■ Written problem
Everything in the listing below from the line containing "data = cad_parts[node].data" through the line containing "# What rides" should be repeated exactly; leave out every other line.

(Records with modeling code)
○ ○ ○ ○

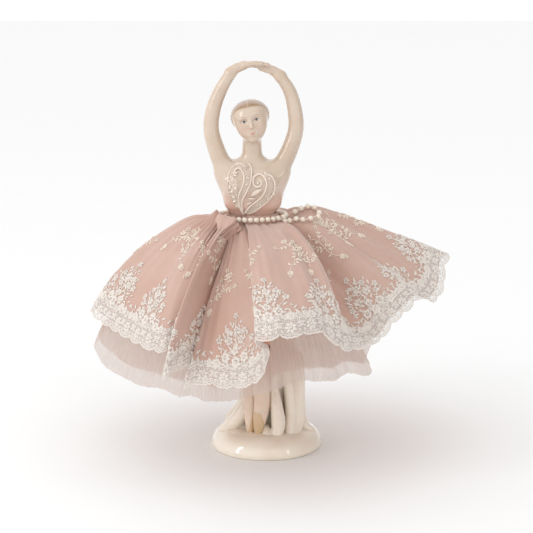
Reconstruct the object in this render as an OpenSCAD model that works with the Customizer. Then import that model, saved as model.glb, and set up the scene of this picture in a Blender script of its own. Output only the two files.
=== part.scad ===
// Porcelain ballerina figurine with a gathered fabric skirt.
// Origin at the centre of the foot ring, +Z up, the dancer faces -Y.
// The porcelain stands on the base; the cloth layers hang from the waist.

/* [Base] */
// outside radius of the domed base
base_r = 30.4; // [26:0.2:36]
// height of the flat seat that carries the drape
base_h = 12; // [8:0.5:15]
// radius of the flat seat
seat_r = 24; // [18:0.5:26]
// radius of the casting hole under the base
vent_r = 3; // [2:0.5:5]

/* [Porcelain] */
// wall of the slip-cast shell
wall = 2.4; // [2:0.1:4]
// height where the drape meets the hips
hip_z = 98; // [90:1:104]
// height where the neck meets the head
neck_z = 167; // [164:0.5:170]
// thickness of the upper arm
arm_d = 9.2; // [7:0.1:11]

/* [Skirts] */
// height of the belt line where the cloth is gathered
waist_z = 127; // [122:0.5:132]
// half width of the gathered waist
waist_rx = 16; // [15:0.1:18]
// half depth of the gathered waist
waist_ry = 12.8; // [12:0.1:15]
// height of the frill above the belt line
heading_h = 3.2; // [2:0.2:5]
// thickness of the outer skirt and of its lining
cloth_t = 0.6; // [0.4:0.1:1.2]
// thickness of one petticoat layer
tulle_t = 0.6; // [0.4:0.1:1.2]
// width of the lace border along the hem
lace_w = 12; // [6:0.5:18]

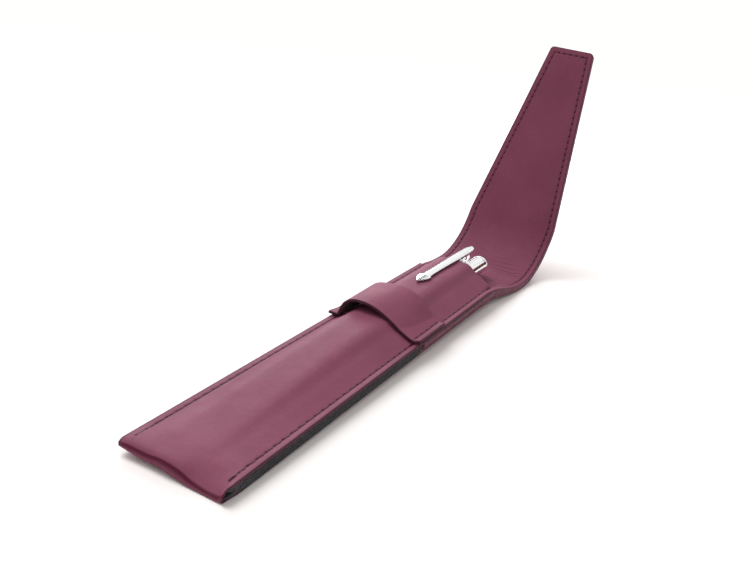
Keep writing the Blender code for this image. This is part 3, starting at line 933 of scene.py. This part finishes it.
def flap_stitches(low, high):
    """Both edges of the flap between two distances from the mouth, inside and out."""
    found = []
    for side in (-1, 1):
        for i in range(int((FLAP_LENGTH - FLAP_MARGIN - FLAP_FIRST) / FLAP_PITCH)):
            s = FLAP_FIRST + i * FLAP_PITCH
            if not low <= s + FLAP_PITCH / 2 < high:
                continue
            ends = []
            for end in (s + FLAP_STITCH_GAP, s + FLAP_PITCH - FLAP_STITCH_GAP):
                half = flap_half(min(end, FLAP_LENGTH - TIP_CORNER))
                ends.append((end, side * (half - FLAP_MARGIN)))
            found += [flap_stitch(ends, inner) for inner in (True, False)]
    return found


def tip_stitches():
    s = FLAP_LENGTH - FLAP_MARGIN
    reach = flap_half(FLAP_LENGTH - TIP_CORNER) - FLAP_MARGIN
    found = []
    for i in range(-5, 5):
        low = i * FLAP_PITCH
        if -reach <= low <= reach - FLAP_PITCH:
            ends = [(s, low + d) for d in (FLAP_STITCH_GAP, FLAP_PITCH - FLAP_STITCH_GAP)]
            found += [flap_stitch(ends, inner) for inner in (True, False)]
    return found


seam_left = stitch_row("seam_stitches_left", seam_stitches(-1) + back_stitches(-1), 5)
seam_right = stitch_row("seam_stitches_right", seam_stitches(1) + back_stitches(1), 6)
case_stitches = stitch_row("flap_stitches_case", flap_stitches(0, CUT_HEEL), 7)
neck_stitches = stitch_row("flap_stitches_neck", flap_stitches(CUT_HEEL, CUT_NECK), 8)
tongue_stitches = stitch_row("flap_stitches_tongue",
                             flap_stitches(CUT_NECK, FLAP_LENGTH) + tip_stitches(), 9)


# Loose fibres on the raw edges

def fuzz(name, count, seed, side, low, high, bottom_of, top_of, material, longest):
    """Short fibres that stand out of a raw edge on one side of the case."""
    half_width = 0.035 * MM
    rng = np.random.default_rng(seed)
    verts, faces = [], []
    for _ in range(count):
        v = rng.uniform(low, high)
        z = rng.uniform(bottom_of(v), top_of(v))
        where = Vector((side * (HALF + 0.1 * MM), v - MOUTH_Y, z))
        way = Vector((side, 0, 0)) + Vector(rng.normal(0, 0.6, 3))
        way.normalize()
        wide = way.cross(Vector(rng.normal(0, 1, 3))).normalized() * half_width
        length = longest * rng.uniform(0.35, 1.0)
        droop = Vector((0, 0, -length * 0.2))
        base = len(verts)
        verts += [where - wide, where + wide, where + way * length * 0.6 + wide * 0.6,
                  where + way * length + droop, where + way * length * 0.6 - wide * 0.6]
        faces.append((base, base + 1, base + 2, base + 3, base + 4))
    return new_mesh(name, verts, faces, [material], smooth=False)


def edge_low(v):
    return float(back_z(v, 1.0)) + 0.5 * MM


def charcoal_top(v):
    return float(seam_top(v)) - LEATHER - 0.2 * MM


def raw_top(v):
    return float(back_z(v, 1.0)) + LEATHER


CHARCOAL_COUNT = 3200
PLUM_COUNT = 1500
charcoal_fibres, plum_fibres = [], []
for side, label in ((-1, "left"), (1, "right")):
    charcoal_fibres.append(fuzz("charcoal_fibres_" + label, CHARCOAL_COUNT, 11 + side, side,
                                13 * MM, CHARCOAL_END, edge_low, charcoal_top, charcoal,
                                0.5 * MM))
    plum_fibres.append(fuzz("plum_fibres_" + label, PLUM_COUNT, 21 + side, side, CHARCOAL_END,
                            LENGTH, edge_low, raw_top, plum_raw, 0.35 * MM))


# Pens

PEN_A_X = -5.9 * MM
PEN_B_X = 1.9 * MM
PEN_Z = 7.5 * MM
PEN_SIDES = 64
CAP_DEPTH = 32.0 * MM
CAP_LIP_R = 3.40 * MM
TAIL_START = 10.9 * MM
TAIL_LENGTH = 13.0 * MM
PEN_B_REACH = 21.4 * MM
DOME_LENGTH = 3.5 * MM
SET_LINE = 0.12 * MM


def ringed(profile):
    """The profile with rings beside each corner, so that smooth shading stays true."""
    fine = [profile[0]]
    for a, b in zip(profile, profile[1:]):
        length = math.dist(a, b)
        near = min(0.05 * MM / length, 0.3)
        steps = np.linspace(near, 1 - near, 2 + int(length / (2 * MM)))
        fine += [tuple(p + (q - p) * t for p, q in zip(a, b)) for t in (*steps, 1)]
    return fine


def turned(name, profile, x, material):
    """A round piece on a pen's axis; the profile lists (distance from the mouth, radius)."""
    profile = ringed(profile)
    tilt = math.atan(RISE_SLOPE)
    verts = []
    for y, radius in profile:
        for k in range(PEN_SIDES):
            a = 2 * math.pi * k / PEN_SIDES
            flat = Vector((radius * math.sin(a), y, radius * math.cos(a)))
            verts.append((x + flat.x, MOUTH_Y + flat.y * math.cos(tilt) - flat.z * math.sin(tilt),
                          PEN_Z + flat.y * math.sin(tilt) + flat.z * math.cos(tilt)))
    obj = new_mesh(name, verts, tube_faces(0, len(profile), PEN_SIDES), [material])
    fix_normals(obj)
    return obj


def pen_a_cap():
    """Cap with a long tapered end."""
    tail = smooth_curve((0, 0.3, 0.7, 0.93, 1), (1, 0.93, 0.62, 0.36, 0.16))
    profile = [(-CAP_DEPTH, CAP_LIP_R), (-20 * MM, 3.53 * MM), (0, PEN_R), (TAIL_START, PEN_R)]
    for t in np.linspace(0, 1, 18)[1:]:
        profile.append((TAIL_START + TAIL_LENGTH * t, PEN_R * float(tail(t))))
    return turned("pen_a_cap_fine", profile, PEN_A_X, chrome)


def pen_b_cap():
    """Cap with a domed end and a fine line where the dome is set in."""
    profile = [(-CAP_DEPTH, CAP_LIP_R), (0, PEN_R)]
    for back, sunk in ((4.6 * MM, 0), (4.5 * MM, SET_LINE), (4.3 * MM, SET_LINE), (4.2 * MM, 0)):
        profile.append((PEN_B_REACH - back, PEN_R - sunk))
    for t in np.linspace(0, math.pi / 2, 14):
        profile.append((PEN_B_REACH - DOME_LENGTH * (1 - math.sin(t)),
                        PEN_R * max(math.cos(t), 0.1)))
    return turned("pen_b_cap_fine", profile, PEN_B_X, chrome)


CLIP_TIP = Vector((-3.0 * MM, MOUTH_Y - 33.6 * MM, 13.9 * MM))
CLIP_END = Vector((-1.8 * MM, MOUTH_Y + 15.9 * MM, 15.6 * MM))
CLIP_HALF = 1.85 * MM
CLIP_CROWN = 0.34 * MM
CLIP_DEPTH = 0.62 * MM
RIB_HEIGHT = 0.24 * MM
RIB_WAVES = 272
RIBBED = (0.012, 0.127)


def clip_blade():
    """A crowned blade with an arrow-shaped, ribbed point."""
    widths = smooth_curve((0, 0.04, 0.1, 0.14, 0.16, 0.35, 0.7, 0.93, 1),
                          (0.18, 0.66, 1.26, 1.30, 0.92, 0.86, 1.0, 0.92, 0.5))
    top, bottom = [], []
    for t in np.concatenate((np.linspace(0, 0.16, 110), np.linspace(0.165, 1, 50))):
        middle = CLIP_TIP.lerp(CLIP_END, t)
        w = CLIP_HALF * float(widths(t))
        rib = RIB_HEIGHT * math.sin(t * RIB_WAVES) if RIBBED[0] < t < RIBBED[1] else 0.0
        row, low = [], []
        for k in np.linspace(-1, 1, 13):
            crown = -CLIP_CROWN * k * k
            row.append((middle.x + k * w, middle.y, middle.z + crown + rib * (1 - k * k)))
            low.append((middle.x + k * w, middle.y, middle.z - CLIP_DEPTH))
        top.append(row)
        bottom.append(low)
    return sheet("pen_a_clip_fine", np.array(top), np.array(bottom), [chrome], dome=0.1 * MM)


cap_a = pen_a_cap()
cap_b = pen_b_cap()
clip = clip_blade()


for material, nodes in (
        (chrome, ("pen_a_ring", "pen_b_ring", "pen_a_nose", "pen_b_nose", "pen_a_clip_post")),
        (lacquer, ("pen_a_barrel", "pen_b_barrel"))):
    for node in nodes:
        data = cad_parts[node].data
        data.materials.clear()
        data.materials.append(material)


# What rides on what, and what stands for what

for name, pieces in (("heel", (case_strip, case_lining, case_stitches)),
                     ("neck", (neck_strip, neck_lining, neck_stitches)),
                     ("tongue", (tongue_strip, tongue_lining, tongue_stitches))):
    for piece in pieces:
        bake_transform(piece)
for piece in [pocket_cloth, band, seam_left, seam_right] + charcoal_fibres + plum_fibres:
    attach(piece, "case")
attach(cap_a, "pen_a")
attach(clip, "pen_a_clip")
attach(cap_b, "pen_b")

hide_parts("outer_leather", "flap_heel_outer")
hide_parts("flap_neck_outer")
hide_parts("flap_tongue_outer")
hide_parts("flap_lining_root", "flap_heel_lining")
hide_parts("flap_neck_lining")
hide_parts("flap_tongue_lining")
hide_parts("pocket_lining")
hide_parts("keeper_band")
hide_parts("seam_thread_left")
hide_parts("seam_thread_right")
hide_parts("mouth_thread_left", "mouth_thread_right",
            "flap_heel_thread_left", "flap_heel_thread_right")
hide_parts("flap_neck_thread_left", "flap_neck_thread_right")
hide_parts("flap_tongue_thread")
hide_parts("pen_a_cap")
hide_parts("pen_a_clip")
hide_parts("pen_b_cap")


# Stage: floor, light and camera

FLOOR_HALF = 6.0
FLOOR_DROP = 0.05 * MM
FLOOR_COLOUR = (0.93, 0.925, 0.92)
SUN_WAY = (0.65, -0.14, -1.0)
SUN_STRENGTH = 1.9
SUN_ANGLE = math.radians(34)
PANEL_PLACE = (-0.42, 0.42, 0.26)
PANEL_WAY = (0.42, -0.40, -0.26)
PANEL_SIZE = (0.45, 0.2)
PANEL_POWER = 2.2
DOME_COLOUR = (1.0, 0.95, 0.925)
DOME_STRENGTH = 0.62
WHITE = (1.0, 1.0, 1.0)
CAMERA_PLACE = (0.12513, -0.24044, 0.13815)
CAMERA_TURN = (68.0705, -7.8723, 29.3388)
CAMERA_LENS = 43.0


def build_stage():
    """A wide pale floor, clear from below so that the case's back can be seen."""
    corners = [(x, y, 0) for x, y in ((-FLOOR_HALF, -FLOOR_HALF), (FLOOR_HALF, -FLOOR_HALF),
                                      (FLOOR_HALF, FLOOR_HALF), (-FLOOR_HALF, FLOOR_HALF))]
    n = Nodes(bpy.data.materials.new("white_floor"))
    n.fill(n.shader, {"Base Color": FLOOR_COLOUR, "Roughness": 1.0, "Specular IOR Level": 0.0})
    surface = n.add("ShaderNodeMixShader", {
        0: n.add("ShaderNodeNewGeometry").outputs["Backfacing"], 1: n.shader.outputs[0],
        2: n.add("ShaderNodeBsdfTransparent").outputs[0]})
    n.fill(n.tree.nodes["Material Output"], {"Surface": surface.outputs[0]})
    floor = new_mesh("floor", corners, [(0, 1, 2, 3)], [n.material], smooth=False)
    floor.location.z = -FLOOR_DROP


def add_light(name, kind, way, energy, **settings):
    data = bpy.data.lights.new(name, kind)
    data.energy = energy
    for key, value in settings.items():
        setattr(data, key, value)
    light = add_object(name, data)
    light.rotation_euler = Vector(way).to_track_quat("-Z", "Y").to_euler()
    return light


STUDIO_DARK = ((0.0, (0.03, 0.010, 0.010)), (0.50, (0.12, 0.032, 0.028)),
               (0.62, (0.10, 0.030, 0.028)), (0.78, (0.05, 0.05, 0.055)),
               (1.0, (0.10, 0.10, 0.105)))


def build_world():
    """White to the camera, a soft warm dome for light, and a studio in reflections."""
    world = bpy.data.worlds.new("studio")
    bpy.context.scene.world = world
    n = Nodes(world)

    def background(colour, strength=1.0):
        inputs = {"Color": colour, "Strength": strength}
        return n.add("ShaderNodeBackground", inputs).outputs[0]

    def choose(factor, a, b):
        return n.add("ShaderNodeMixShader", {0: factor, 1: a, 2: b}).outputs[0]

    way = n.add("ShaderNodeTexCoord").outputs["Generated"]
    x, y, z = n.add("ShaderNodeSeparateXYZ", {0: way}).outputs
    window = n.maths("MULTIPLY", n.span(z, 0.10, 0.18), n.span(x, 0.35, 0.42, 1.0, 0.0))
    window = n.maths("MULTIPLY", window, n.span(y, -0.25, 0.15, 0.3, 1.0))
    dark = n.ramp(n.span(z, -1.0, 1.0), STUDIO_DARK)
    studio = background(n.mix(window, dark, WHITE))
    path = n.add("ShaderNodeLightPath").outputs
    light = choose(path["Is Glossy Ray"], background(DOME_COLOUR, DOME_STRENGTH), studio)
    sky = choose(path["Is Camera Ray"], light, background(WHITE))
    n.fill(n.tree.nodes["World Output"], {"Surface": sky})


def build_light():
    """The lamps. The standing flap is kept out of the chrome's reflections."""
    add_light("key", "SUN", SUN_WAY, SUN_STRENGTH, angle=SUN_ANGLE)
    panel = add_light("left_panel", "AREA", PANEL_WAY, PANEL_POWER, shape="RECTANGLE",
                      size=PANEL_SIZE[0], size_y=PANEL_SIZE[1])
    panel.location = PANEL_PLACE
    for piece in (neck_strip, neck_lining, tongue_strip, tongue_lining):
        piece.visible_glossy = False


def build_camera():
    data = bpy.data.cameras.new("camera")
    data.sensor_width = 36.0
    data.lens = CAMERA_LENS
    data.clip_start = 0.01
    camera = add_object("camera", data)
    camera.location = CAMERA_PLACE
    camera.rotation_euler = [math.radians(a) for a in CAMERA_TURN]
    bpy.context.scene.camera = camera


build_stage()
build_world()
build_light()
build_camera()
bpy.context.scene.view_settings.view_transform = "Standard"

○ ○ ○ ○

■ Complete output
        data = cad_parts[node].data
        data.materials.clear()
        data.materials.append(material)


# What rides on what, and what stands for what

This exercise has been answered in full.